Free to Use. Not Free to Make.
Khan Academy homepage donation interface showing “Free to Use. Not Free to Make.” messaging and donation module, March 2026
Khan Academy, Observed March 2026
Interface: Homepage donation interface
Lens: Invite Participation
Pattern: Cost-of-Free Framing
Key Signal
The homepage pairs a donation module with the message “Free to Use. Not Free to Make,” reframing a free product as something that requires ongoing investment.
Why It Matters
This resolves a core tension in the model. Visitors arrive expecting free access, but the interface introduces the cost behind that access before asking for support. By making the economics visible, the organization shifts giving from optional generosity to sustaining something the user already values.
Observation
Khan Academy’s homepage features a prominent donation interface paired with the message “Free to Use. Not Free to Make.” The fundraising module appears within the same homepage experience where visitors encounter the organization’s model for providing free education globally.

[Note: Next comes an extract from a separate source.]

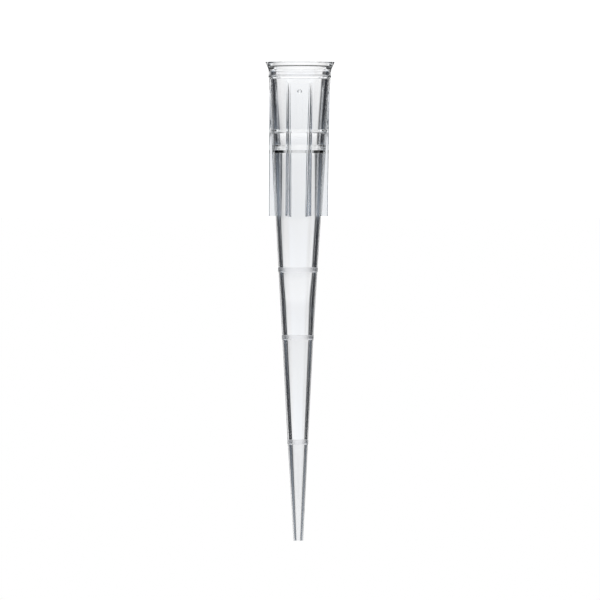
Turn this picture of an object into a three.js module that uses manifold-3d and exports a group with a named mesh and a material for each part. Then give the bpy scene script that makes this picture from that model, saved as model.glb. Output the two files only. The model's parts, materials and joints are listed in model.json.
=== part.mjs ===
// Pipette tip, moulded in one piece. A tapered bore runs from a flared mouth to a fine orifice
// inside a thin tapered wall. Outside are a collar band, a ring of long grip fins, three raised
// graduation bands and a cavity dot. Inside are a steep lead-in and two sealing rings.
// Millimetres, +Z up the axis. The mouth rim lies in the plane z = 0 and the orifice is on top.

import * as THREE from 'three';
import Module from 'manifold-3d';
import { mergeVertices } from 'three/addons/utils/BufferGeometryUtils.js';

// Lengths along the axis, stacked from the mouth rim to the orifice.
const flareHeight = 0.86;
const collarHeight = 0.74;
const collarStepHeight = 0.18;
const socketLength = 5.28; // collar step to first sealing ring
const sealSpacing = 1.59; // first sealing ring to second
const sealToNeck = 1.9; // second sealing ring to where the wall turns
const shoulderLength = 5.55; // that turn to the lower end of the fins
const finEndToFirstBand = 5.62;
const firstToSecondBand = 7.06;
const secondToThirdBand = 10.92;
const thirdBandToOrifice = 10.3;

// Bore radii, and the wall around the bore at the same places.
const socketMouthRadius = 2.73;
const socketRadius = 2.67;
const collarWall = 0.525;
const socketWall = 0.57;
const firstSealRadius = 2.335;
const secondSealRadius = 2.235;
const neckBoreRadius = 2.1;
const neckWall = 0.645;
const shoulderBoreRadius = 2.0;
const shoulderWall = 0.425;
const chamberRadius = 1.665;
const measuringRadius = 1.45;
const secondBandWall = 0.347;
const thirdBandWall = 0.29;
const orificeRadius = 0.287;
const orificeWall = 0.213;

// Mouth: a flat land to stand on, a lip and a flare outside, and a steep lead-in to the bore.
const flareOut = 0.36;
const lipHeight = 0.22;
const lipDraw = 0.06;
const rimLand = 0.635;
const mouthDepth = 0.25;
const mouthDraw = 0.015;
const leadInDepth = 0.16;
const leadInDraft = 0.02; // the lead-in ends this much wider than the collar's bore

// Collar bead, left by the join between the two halves of the mould.
const beadRise = 0.035;
const beadSlope = 0.08;
const beadBelowCollarTop = 0.11;

// Sealing rings in the bore. Each ends in a relief groove, and a low rib splits the second groove.
const sealGrooveDepth = 0.045;
const sealGrooveLength = 0.38;
const sealSlope = 0.1;
const sealStep = 0.02; // the bore is this much narrower past the first groove
const lastGrooveDepth = 0.08;
const lastGrooveLength = 0.76;
const grooveRibRise = 0.02;
const grooveRibWidth = 0.14;
const grooveRibTop = 0.04;

// Wall turn, shoulder step and the bore's short steep stretch.
const neckBlend = 4; // half the length of the curve where the wall turns
const neckBlendMost = 0.9; // of the shorter side, so that the curve always fits
const shoulderStep = 0.055;
const chamberLength = 6.2; // fin end to the steep stretch
const steepLength = 2.9;

// Fins.
const finCount = 8;
const finThickness = 0.33;
const finProud = 0.095; // beyond the collar band
const finDraft = 0.08; // the fins close in by this much towards the orifice
const finSetBack = 0.35; // collar step to where the fins start to rise
const finLeadIn = 1.3;

// Graduation bands and cavity dot.
const bandHeight = 0.5;
const bandRise = 0.03;
const bandBevel = 0.04;
const dotRadius = 0.24;
const dotRise = 0.06;
const dotAboveCollar = 1.2;

const roundSegments = 72;
const curveSteps = 8;
const dotSegments = 20;
const weldDistance = 1e-4;

// Stations up the axis.
const collarTop = flareHeight + collarHeight;
const finStart = collarTop + collarStepHeight;
const firstSeal = finStart + socketLength;
const secondSeal = firstSeal + sealSpacing;
const neck = secondSeal + sealToNeck;
const finEnd = neck + shoulderLength;
const firstBand = finEnd + finEndToFirstBand;
const secondBand = firstBand + firstToSecondBand;
const thirdBand = secondBand + secondToThirdBand;
const orifice = thirdBand + thirdBandToOrifice;
const chamberEnd = finEnd + chamberLength;
const steepEnd = chamberEnd + steepLength;

// A station is a Vector2 of radius and height.
const station = (radius, height) => new THREE.Vector2(radius, height);

function radiusAt(stations, height) {
  const next = stations.findIndex((s) => s.y >= height);
  const [a, b] = [stations[Math.max(next - 1, 0)], stations[next]];
  return a === b ? b.x : THREE.MathUtils.mapLinear(height, a.y, b.y, a.x, b.x);
}

const measuringBore = [
  station(shoulderBoreRadius, finEnd),
  station(chamberRadius, chamberEnd),
  station(measuringRadius, steepEnd),
  station(orificeRadius, orifice),
];

const bodyOutside = [
  station(shoulderBoreRadius + shoulderWall - shoulderStep, finEnd),
  station(radiusAt(measuringBore, secondBand) + secondBandWall, secondBand),
  station(radiusAt(measuringBore, thirdBand) + thirdBandWall, thirdBand),
  station(orificeRadius + orificeWall, orifice),
];

const collarRadius = socketMouthRadius + collarWall;
const rimRadius = collarRadius + flareOut;
const upperOutside = [
  station(socketRadius + socketWall, finStart),
  station(neckBoreRadius + neckWall, neck),
  station(shoulderBoreRadius + shoulderWall, finEnd),
];

function mouthAndCollarOutside() {
  const bead = collarTop - beadBelowCollarTop;
  return [
    station(rimRadius, 0),
    station(rimRadius - lipDraw, lipHeight),
    station(collarRadius, flareHeight),
    station(collarRadius, bead - beadSlope),
    station(collarRadius + beadRise, bead),
    station(collarRadius + beadRise / 2, collarTop),
  ];
}

// The cone above the collar turns into the shoulder along one smooth curve.
function upperConeOutside() {
  const [start, corner, end] = upperOutside;
  const reach = Math.min(neckBlend, neckBlendMost * Math.min(corner.y - start.y, end.y - corner.y));
  const curve = new THREE.QuadraticBezierCurve(
    corner.clone().lerp(start, reach / (corner.y - start.y)),
    corner,
    corner.clone().lerp(end, reach / (end.y - corner.y)),
  );
  return [start, ...curve.getPoints(curveSteps), end];
}

// One raised band that follows the taper of the body.
function graduationBand(middle) {
  const low = middle - bandHeight / 2;
  const high = middle + bandHeight / 2;
  return [
    station(radiusAt(bodyOutside, low), low),
    station(radiusAt(bodyOutside, low + bandBevel) + bandRise, low + bandBevel),
    station(radiusAt(bodyOutside, high - bandBevel) + bandRise, high - bandBevel),
    station(radiusAt(bodyOutside, high), high),
  ];
}

function bodyWithBands() {
  const bands = [firstBand, secondBand, thirdBand].flatMap(graduationBand);
  return [bodyOutside[0], ...bands, bodyOutside.at(-1)];
}

// The relief groove that ends a sealing ring: a slope out, a flat floor and a slope back in.
function reliefGroove(start, length, radius, depth, endRadius, onFloor = []) {
  return [
    station(radius, start),
    station(radius + depth, start + sealSlope),
    ...onFloor,
    station(radius + depth, start + length - sealSlope),
    station(endRadius, start + length),
  ];
}

// The low rib in the middle of the last groove's floor.
function grooveRib() {
  const floor = secondSealRadius + lastGrooveDepth;
  const middle = secondSeal + lastGrooveLength / 2;
  return [
    station(floor, middle - grooveRibWidth / 2),
    station(floor - grooveRibRise, middle - grooveRibTop / 2),
    station(floor - grooveRibRise, middle + grooveRibTop / 2),
    station(floor, middle + grooveRibWidth / 2),
  ];
}

function sealingRings() {
  const [r1, r2] = [firstSealRadius, secondSealRadius];
  return [
    ...reliefGroove(firstSeal, sealGrooveLength, r1, sealGrooveDepth, r1 - sealStep),
    ...reliefGroove(secondSeal, lastGrooveLength, r2, lastGrooveDepth, neckBoreRadius, grooveRib()),
  ];
}

// The bore, from the mouth to the shoulder.
function socketBore() {
  return [
    station(rimRadius - rimLand, 0),
    station(rimRadius - rimLand - mouthDraw, mouthDepth),
    station(socketMouthRadius + leadInDraft, mouthDepth + leadInDepth),
    station(socketMouthRadius, collarTop),
    station(socketRadius, finStart),
    ...sealingRings(),
  ];
}

// The whole section is one closed outline, turned about the axis.
function turnedBody() {
  const outside = [...mouthAndCollarOutside(), ...upperConeOutside(), ...bodyWithBands()];
  const inside = [...socketBore(), ...measuringBore].reverse();
  const outline = [...outside, ...inside, outside[0]];
  return new THREE.LatheGeometry(outline, roundSegments).rotateX(Math.PI / 2);
}

// A fin is a thin plate in the axial plane, rooted in the middle of the wall.
function fin(turn) {
  const finRadius = collarRadius + finProud;
  const riseStart = finStart + finSetBack;
  const root = [
    station(socketRadius + socketWall / 2, finStart),
    station(neckBoreRadius + neckWall / 2, neck),
    station(shoulderBoreRadius + shoulderWall / 2, finEnd),
  ];
  const plate = new THREE.Shape([
    ...root,
    station(finRadius - finDraft, finEnd),
    station(finRadius, riseStart + finLeadIn),
    station(radiusAt(upperOutside, riseStart), riseStart),
  ]);
  return new THREE.ExtrudeGeometry(plate, { depth: finThickness, bevelEnabled: false })
    .translate(0, 0, -finThickness / 2)
    .rotateX(Math.PI / 2)
    .rotateZ(turn);
}

// The cavity dot is a small dome on the front of the upper cone, between two fins.
function cavityDot() {
  const height = finStart + dotAboveCollar;
  const surface = radiusAt(upperOutside, height);
  const dome = new THREE.QuadraticBezierCurve(
    station(dotRadius, 0),
    station(dotRadius, dotRise),
    station(0, dotRise),
  );
  const outline = [station(0, -socketWall / 2), station(dotRadius, -socketWall / 2)];
  return new THREE.LatheGeometry([...outline, ...dome.getPoints(curveSteps)], dotSegments)
    .rotateX(Math.PI)
    .translate(0, -surface, height);
}

const wasm = await Module();
wasm.setup();

function toSolid(geometry) {
  const bare = geometry.clone();
  bare.deleteAttribute('normal');
  bare.deleteAttribute('uv');
  const merged = mergeVertices(bare, weldDistance);
  return new wasm.Manifold(new wasm.Mesh({
    numProp: 3,
    vertProperties: Float32Array.from(merged.attributes.position.array),
    triVerts: Uint32Array.from(merged.index.array),
  }));
}

function toGeometry(solid) {
  const mesh = solid.getMesh();
  const geometry = new THREE.BufferGeometry();
  geometry.setAttribute('position', new THREE.BufferAttribute(mesh.vertProperties, 3));
  geometry.setIndex(new THREE.BufferAttribute(mesh.triVerts, 1));
  geometry.computeVertexNormals();
  return geometry;
}

const finTurn = (2 * Math.PI) / finCount;
const fins = Array.from({ length: finCount }, (_, i) => fin((i + 0.5) * finTurn));
const tipSolid = [...fins, cavityDot()].reduce(
  (solid, geometry) => solid.add(toSolid(geometry)),
  toSolid(turnedBody()),
);

const clearPolypropylene = new THREE.MeshStandardMaterial({
  color: 0xe9eef2,
  roughness: 0.12,
  metalness: 0,
  transparent: true,
  opacity: 0.45,
});

const tip = new THREE.Mesh(toGeometry(tipSolid), clearPolypropylene);
tip.name = 'pipette_tip';

const pipetteTip = new THREE.Group();
pipetteTip.add(tip);

export default pipetteTip;
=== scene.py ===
# A pipette tip in clear polypropylene, standing on the rim of its mouth.

import json
import math

import bmesh
import bpy
from mathutils import Matrix, Vector

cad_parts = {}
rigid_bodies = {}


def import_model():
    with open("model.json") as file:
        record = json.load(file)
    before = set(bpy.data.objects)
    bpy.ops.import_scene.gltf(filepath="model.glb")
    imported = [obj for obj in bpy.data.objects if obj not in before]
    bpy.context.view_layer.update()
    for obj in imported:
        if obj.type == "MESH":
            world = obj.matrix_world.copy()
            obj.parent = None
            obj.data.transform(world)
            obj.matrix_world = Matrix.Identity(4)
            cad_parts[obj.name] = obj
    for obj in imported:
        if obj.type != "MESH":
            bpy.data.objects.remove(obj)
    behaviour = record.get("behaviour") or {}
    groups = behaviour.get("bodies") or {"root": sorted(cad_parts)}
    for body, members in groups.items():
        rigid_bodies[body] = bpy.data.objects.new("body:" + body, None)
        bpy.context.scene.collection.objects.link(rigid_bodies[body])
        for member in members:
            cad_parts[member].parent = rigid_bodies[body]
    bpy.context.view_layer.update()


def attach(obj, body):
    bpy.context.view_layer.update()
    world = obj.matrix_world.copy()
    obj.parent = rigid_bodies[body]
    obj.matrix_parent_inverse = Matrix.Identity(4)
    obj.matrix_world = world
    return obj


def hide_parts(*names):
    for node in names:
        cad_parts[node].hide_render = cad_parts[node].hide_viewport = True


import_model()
mm = 0.001


# The tip. Lengths are in millimetres, and heights run up the axis from the mouth rim.

tip = {
    # mouth, collar and the cone above it, outside
    "rimRadius": 3.615,
    "rimLand": 0.635,
    "rimRounding": 0.008,
    "lipHeight": 0.22,
    "lipDraw": 0.06,
    "flareHeight": 0.86,
    "flareRounding": 0.3,
    "collarRadius": 3.255,
    "collarTop": 1.6,
    "beadHeight": 1.49,
    "beadRise": 0.035,
    "beadSlope": 0.08,
    "stepRadius": 3.175,
    "stepHeight": 1.72,  # the outside steps in here, between the collar and the fins
    "finStart": 1.78,
    "socketOuterRadius": 3.215,
    "neckHeight": 10.55,
    "neckOuterRadius": 2.745,
    "neckReach": 4.0,  # how far the wall's smooth turn runs to both sides
    "finEnd": 16.1,
    "shoulderOuterRadius": 2.425,
    # body and graduation bands
    "bodyStartRadius": 2.37,
    "secondBandRadius": 1.63,
    "thirdBandRadius": 1.06,
    "orificeOuterRadius": 0.5,
    "orifice": 50.0,
    "bandHeights": (21.72, 28.78, 39.7),
    "bandHalfHeight": 0.25,
    "bandRise": 0.03,
    "bandBevel": 0.08,
    # bore
    "mouthDepth": 0.29,
    "mouthDraw": 0.015,
    "leadInDepth": 0.38,
    "leadInRadius": 2.75,
    "socketMouthRadius": 2.73,
    "boreStepHeight": 1.76,
    "socketRadius": 2.67,
    # sealing rings, each with the heights and rises of its corners
    "firstSeal": 7.06,
    "firstSealRadius": 2.335,
    "firstSealSteps": ((0.0, 0.0), (0.18, 0.045), (0.28, 0.045), (0.38, -0.02)),
    "secondSeal": 8.65,
    "secondSealRadius": 2.235,
    "secondSealSteps": (
        (0.0, 0.0), (0.2, 0.08), (0.31, 0.08), (0.36, 0.06), (0.4, 0.06), (0.45, 0.08),
        (0.56, 0.08), (0.86, -0.135),
    ),
    "shoulderBoreRadius": 2.0,
    "chamberEnd": 22.3,
    "chamberRadius": 1.665,
    "steepEnd": 25.2,
    "measuringRadius": 1.45,
    "orificeRadius": 0.287,
    # fins
    "finCount": 8,
    "finRadius": 3.38,
    "finDraft": 0.08,
    "finSetBack": 0.35,
    "finLeadIn": 1.3,
    "finThickness": 0.13,
    "finThicknessEnd": 0.2,  # at the end towards the orifice
    "finCorner": 0.04,
    "finFillet": 0.03,
    "valleySteps": 14,  # facets in half the wall between two fins
    # the moulding bows sideways, most at bowHeight
    "bow": 0.24,
    "bowHeight": 33.0,
}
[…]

Beside the message, the interface includes suggested donation amounts, options for one-time or recurring giving, and a framing statement that translates donations into learning time: “$1 = 100 minutes of learning.”
Why It Matters
Khan Academy is widely known as a free learning platform. Many users arrive at the site precisely because it offers educational resources without cost. The homepage messaging addresses the tension created by that expectation. By pairing the donation interface with the statement “Free to Use. Not Free to Make,” the organization clarifies something that may not be obvious to visitors: free access for learners still requires significant investment behind the scenes. Placed directly within the user experience, the message reframes how visitors interpret the platform’s model before inviting them to give.
The impact metric further reinforces the connection between donation and outcome. Instead of presenting giving as a general contribution, the interface translates dollars into minutes of learning, linking donor participation directly to the activity users already value.
Why This Works
Names the hidden cost behind a free experience
Aligns the fundraising message with how users experience the product
Reframes giving as sustaining access, not supporting an organization
Reduces confusion about how a free model operates
Prepares users for the ask before presenting it
What I’m Watching
How often nonprofits that offer free digital services explicitly explain the cost structure behind those services within their user experience, and whether translating donations into units of core activity (such as minutes of learning, meals served, or sessions delivered) becomes a more common approach to connecting users with the cost of sustaining access.